Entre os meios empregados por Lula e pelo PT para manter seu projeto de poder seria possível incluir a própria falsificação da história recente do Brasil. Sob o mantra do “nunca antes neste país”, Lula pretendeu convencer a população de que seu governo erguera o Brasil do zero, ignorando que muitas das condições que permitiram os avanços sociais registrados durante seus oito anos de mandato foram lançadas por seus predecessores, principalmente na década de 90, iniciando com a abertura comercial promovida por Fernando Collor e passando pela estabilidade econômica (no governo Itamar Franco), pelo fortalecimento do sistema bancário, pela ampliação de serviços como a telefonia, graças às privatizações, e pela criação de programas sociais que seriam o embrião do Bolsa Família (nos mandatos de Fernando Henrique Cardoso). Além disso, Lula foi beneficiado pela própria conjuntura internacional, mais favorável no governo petista que nos anos anteriores, mesmo com a crise mundial no fim de seu mandato. Lula não reconheceu nada disso, preferindo abusar de outro mantra, o da “herança maldita”, para atribuir aos antecessores, especialmente FHC, a culpa por todas as dificuldades que encontrava.
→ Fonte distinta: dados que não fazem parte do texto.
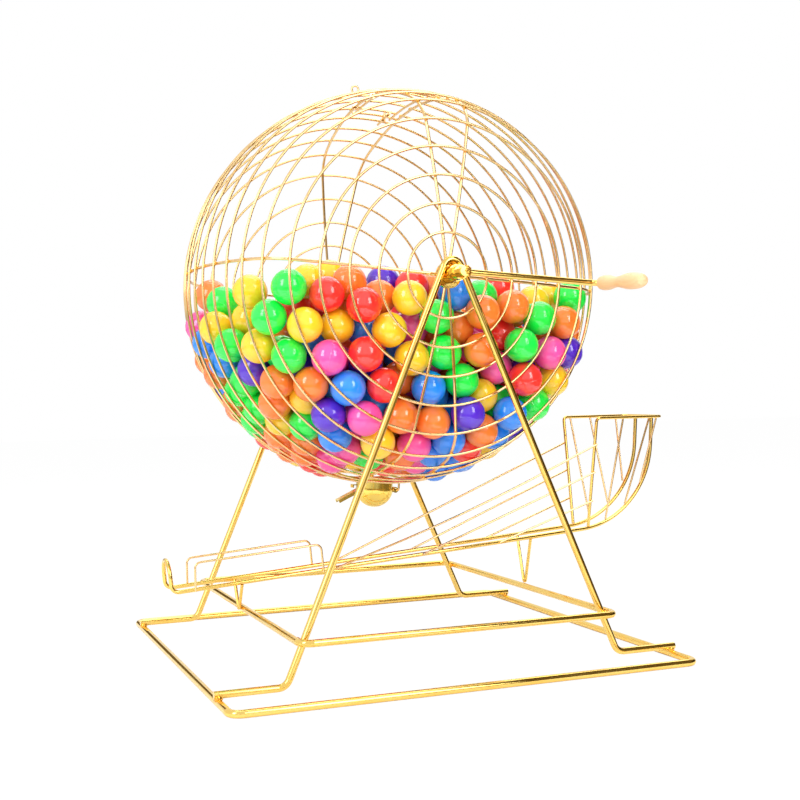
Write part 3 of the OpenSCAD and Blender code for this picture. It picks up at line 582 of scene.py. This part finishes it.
def hiddenTints(dice, places):
    layers = (ballsBehind, ballsInFront)
    listed = [(spot, tint) for layer in layers for tint, spots in layer.items() for spot in spots]
    names = list(hiddenShares)
    weights = np.array([hiddenShares[name] for name in names], float)
    tints = []
    for place in places.tolist():
        across, down = toPixel(place)
        gap, nearest = min((math.hypot(spot[0] - across, spot[1] - down), tint) for spot, tint in listed)
        drawn = str(dice.choice(names, p=weights / weights.sum()))
        tints.append(nearest if gap < ballPile["peepReach"] else drawn)
    return tints


def settleBalls():
    dice = np.random.default_rng(ballPile["seed"])
    eye = np.array(photoCamera["place"]) - np.array((0, 0, cage["axleZ"]))
    seated, rays, tints = seatSeenBalls(eye)
    places = np.concatenate([seated, looseGrid(dice, seated)])
    seen, wide = len(seated), 2 * ballPile["radius"]
    ceiling = ballPile["top"] - ballPile["radius"]
    for step in range(ballPile["steps"]):
        if step < ballPile["fallSteps"] * ballPile["steps"]:
            places[seen:, 2] -= ballPile["fall"]
            places[:seen] -= rays * ballPile["forward"]
        apart = places[:, None] - places[None]
        gaps = np.sqrt((apart ** 2).sum(axis=2)) + np.eye(len(places))
        push = np.where(gaps < wide, (wide - gaps) / gaps, 0)
        places += (apart * push[..., None]).sum(axis=1) * ballPile["spring"]
        along = ((places[:seen] - eye) * rays).sum(axis=1)
        firm = step < ballPile["holdSteps"] * ballPile["steps"]
        hold = ballPile["firmHold"] if firm else ballPile["looseHold"]
        places[:seen] += (eye + rays * along[:, None] - places[:seen]) * hold
        places = heldInCage(places)
        high = places[seen:, 2] > ceiling
        places[seen:, 2] = np.where(high, (places[seen:, 2] + ceiling) / 2, places[seen:, 2])
    places = places + np.array((0, 0, cage["axleZ"]))
    tints += hiddenTints(dice, places[seen:])
    return places, tints, dice


def placeMesh(name, bm, material, smooth):
    mesh = bpy.data.meshes.new(name)
    bm.to_mesh(mesh)
    bm.free()
    mesh.materials.append(material)
    for face in mesh.polygons:
        face.use_smooth = smooth
    placed = bpy.data.objects.new(name, mesh)
    bpy.context.scene.collection.objects.link(placed)
    return placed


def addPiece(name, bm, material, body):
    piece = placeMesh(name, bm, material, True)
    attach(piece, body)
    return piece


def makeBalls(tint, centres, dice):
    bm = bmesh.new()
    seamHeight = bm.verts.layers.float.new("seamHeight")
    ballTone = bm.verts.layers.float.new("ballTone")
    for centre in centres:
        placed = Matrix.Translation(centre)
        made = bmesh.ops.create_icosphere(
            bm, subdivisions=ballPile["roundness"], radius=ballPile["radius"], matrix=placed
        )
        # across the moulding line
        axis = Vector(dice.normal(size=3)).normalized()
        tone = dice.random()
        for vert in made["verts"]:
            vert[seamHeight] = (vert.co - Vector(centre)).dot(axis) / ballPile["radius"]
            vert[ballTone] = tone
    plastic = mouldedPlastic(tint + "Plastic", ballTints[tint], ballPlastic)
    piece = addPiece(tint + "Balls", bm, plastic, "stand")
    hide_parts(tint + "_balls")


places, tints, dice = settleBalls()
for tint in ballTints:
    chosen = [tuple(place) for place, given in zip(places.tolist(), tints) if given == tint]
    makeBalls(tint, chosen, dice)
print("balls settled:", len(places))


# Weld spots, where wires and rods meet

welds = {
    "ringSpot": 0.0023,
    "sunk": 0.0001,  # how far a spot's middle lies inside the ring's wire
    "uneven": 0.18,
    "roundness": 2,
    "seed": 3,
    "crankBeads": 14,
    "crankSpot": 0.0034,
    "crankSizes": (0.6, 0.5),  # the least share of that size, and what chance adds to it
    "crankRing": 0.0040,
    "crankSpread": (0.4, 0.6),  # the same for the distance from the middle
    "crankX": 0.0035,
    "crankY": -0.2530,
    "standSpots": [
        # where two rods of the stand meet, with y for one side only, and the spot's size
        ((0.2705, 0.2221, 0.0088), 0.0048),
        ((-0.2705, 0.2221, 0.0088), 0.0048),
        ((0.1845, 0.2221, 0.0598), 0.0040),
        ((-0.1845, 0.2221, 0.0598), 0.0040),
    ],
}


def addSpot(bm, dice, place, size):
    turned = Matrix.Rotation(dice.random() * math.tau, 4, Vector(dice.normal(size=3)).normalized())
    placed = Matrix.Translation(place) @ turned
    made = bmesh.ops.create_icosphere(
        bm, subdivisions=welds["roundness"], radius=size, matrix=placed
    )
    for vert in made["verts"]:
        vert.co += (vert.co - Vector(place)) * (dice.random() - 0.5) * welds["uneven"]


def makeRingWelds():
    dice = np.random.default_rng(welds["seed"])
    bm = bmesh.new()
    pair = cage["doorPair"]
    for i, (radius, y, lean) in enumerate(ringPlaces):
        inward = cage["ringWire"] / 2 + welds["sunk"]
        spotR, spotY = radius - inward * math.cos(lean), y - inward * math.sin(lean)
        angles = [0, cage["leftRib"], 90 - pair, 90 + pair]
        if i > 0:
            angles += [270 - pair, 270 + pair]
        for side in (-1, 1):
            for angle in angles:
                addSpot(bm, dice, cagePoint(spotR, side * spotY, angle), welds["ringSpot"])
    addPiece("ringWelds", bm, metals["weld"], "cage")


def makeStandWelds():
    dice = np.random.default_rng(welds["seed"] + 1)
    bm = bmesh.new()
    for (x, y, z), size in welds["standSpots"]:
        for side in (-1, 1):
            addSpot(bm, dice, Vector((x, side * y, z)), size)
    addPiece("standWelds", bm, metals["weld"], "stand")


def makeCrankWeld():
    # the lump that joins the arm to the end of the boss, in ragged beads
    dice = np.random.default_rng(welds["seed"] + 2)
    bm = bmesh.new()
    (leastSize, moreSize), (leastOut, moreOut) = welds["crankSizes"], welds["crankSpread"]
    for _ in range(welds["crankBeads"]):
        around = dice.random() * math.tau
        out = welds["crankRing"] * (leastOut + moreOut * dice.random())
        x = welds["crankX"] + out * math.cos(around)
        z = cage["axleZ"] + out * math.sin(around)
        size = welds["crankSpot"] * (leastSize + moreSize * dice.random())
        addSpot(bm, dice, Vector((x, welds["crankY"], z)), size)
    addPiece("crankWeld", bm, metals["weld"], "cage")


makeRingWelds()
makeStandWelds()
makeCrankWeld()
print("welds made")


# Studio: white floor and surround, soft lamps, and dark cards that only the polished metal reflects

studio = {
    "floorColour": 0.9,
    "floorSide": 16.0,
    "floorDrop": 0.0004,
    "floorWhite": 1.035,
    "cleanShare": 0.93,  # how much of the floor's shadow the white surround takes away
    "fill": 0.46,
    "mirrored": 0.92,  # the surround as polished metal reflects it
    "lamps": [
        # name, degrees from the front, height angle, distance, width, height, watts, seen in reflections
        ("overheadLamp", -10, 84, 2.6, 2.6, 2.4, 22, False),
        ("farStrip", 146, 42, 2.4, 2.2, 0.36, 8, True),
        ("middleStrip", 146, 62, 2.4, 2.2, 0.36, 8, True),
        ("nearStrip", 146, 82, 2.4, 2.2, 0.36, 8, True),
        ("leftWindow", -61, 22, 2.4, 0.70, 1.4, 15, True),
        ("rightWindow", 17, 22, 2.4, 0.65, 1.4, 14, True),
        ("frontSoftbox", -20, 26, 2.4, 2.4, 2.0, 30, False),
        ("leftSoftbox", -95, 20, 2.2, 1.2, 1.6, 9, False),
    ],
    "cards": [
        # name, middle, degrees its face is turned from the front, width, height, lies flat, how light
        ("darkCardRight", (2.9, -3.9, 3.0), 90, 9.2, 6.0, False, 1),
        ("darkestCardRight", (2.8, -0.9, 0.75), 90, 3.8, 1.5, False, 0.2),
        ("darkCardBack", (-0.85, 4.4, 0.95), -168, 1.25, 1.4, False, 1),
        ("darkPatchRight", (1.75, -1.5, 0.001), 50, 4.4, 3.3, True, 1),
        ("darkPatchLeft", (-1.5, -2.3, 0.0012), -33, 2.4, 3.2, True, 1),
    ],
    "cardColour": (0.20, 0.14, 0.05),
    "cardRough": 0.9,
    "aim": (0, 0, 0.4),
}


def flatSheet(name, size, placed, material):
    bm = bmesh.new()
    bmesh.ops.create_grid(bm, x_segments=1, y_segments=1, size=size, matrix=placed)
    sheet = placeMesh(name, bm, material, False)
    return sheet


def makeFloor():
    finish = Finish("paleFloor")
    colour = (*[studio["floorColour"]] * 3, 1)
    plain = finish.node("ShaderNodeBsdfDiffuse", None, {"Color": colour})
    glow = {"Color": (1, 1, 1, 1), "Strength": studio["floorWhite"]}
    white = finish.node("ShaderNodeEmission", None, glow)
    share = finish.node("ShaderNodeLightPath", out="Is Camera Ray") * studio["cleanShare"]
    finish.finishWith(finish.node("ShaderNodeMixShader", None, {0: share, 1: plain, 2: white}))
    placed = Matrix.Translation((0, 0, -studio["floorDrop"]))
    flatSheet("floor", studio["floorSide"] / 2, placed, finish.material)


def makeSurround():
    # white to the camera, and a little brighter than the fill to the metal
    finish = Finish("studioWorld", "worlds")
    rays = finish.node("ShaderNodeLightPath", out="Is Camera Ray")
    glossy = Tap(finish, rays.socket.node.outputs["Is Glossy Ray"])
    fill, mirrored, white = (
        finish.node("ShaderNodeBackground", None, {"Color": (1, 1, 1, 1), "Strength": strength})
        for strength in (studio["fill"], studio["mirrored"], 1.0)
    )
    around = finish.node("ShaderNodeMixShader", None, {0: glossy, 1: fill, 2: mirrored})
    seen = finish.node("ShaderNodeMixShader", None, {0: rays, 1: around, 2: white})
    finish.node("ShaderNodeOutputWorld", None, {"Surface": seen})
    bpy.context.scene.world = finish.material


def studioPlace(around, distance, height):
    turned = math.radians(around)
    return Vector((math.sin(turned) * distance, -math.cos(turned) * distance, height))


def facing(place, aim):
    return (Vector(aim) - place).to_track_quat("-Z", "Y").to_matrix().to_4x4()


def makeLamps():
    for name, around, lift, distance, width, height, watts, mirrored in studio["lamps"]:
        data = bpy.data.lights.new(name, "AREA")
        data.shape = "RECTANGLE"
        data.size = width
        data.size_y = height
        data.energy = watts
        lamp = bpy.data.objects.new(name, data)
        flat = distance * math.cos(math.radians(lift))
        place = studioPlace(around, flat, studio["aim"][2] + distance * math.sin(math.radians(lift)))
        lamp.matrix_world = Matrix.Translation(place) @ facing(place, studio["aim"])
        lamp.visible_glossy = mirrored
        bpy.context.scene.collection.objects.link(lamp)


def makeCards():
    for name, middle, around, width, height, flat, light in studio["cards"]:
        colour = (*(light * c for c in studio["cardColour"]), 1)
        material = Finish(name).surface({"Base Color": colour, "Roughness": studio["cardRough"]})
        back, across = studioPlace(around, 1, 0), studioPlace(around + 90, 1, 0)
        if flat:
            turned = Matrix((across, back, (0, 0, 1))).transposed().to_4x4()
        else:
            turned = facing(back, (0, 0, 0))
        scale = Matrix.Diagonal((width / 2, height / 2, 1, 1))
        card = flatSheet(name, 1, Matrix.Translation(middle) @ turned @ scale, material)
        card.visible_camera = False
        card.visible_diffuse = False
        card.visible_shadow = False


makeFloor()
makeSurround()
makeLamps()
makeCards()
bpy.context.scene.view_settings.view_transform = "Standard"
print("studio set up")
Quando os historiadores se debruçarem sobre o período 2003-2010, poderão vê-lo como anos de prosperidade, mas também perceberão que, com a consagração do vale-tudo lulista na política, a democracia brasileira pagou um alto preço por esses avanços. Lula e o PT julgaram que os fins justificam os meios, que seu projeto para o Brasil lhes dava carta branca para toda sorte de ataque às instituições, que felizmente não se deixaram intimidar – a maior prova disso está no STF, que negou a lógica da carta branca no julgamento encerrado ontem. Mesmo dentro do partido, não são poucos os petistas que discordam do vale-tudo, da corrupção e do aparelhamento. Sua liderança é mais que necessária no momento em que o mensalão oferece uma preciosa chance de autocrítica e de correção de rumo.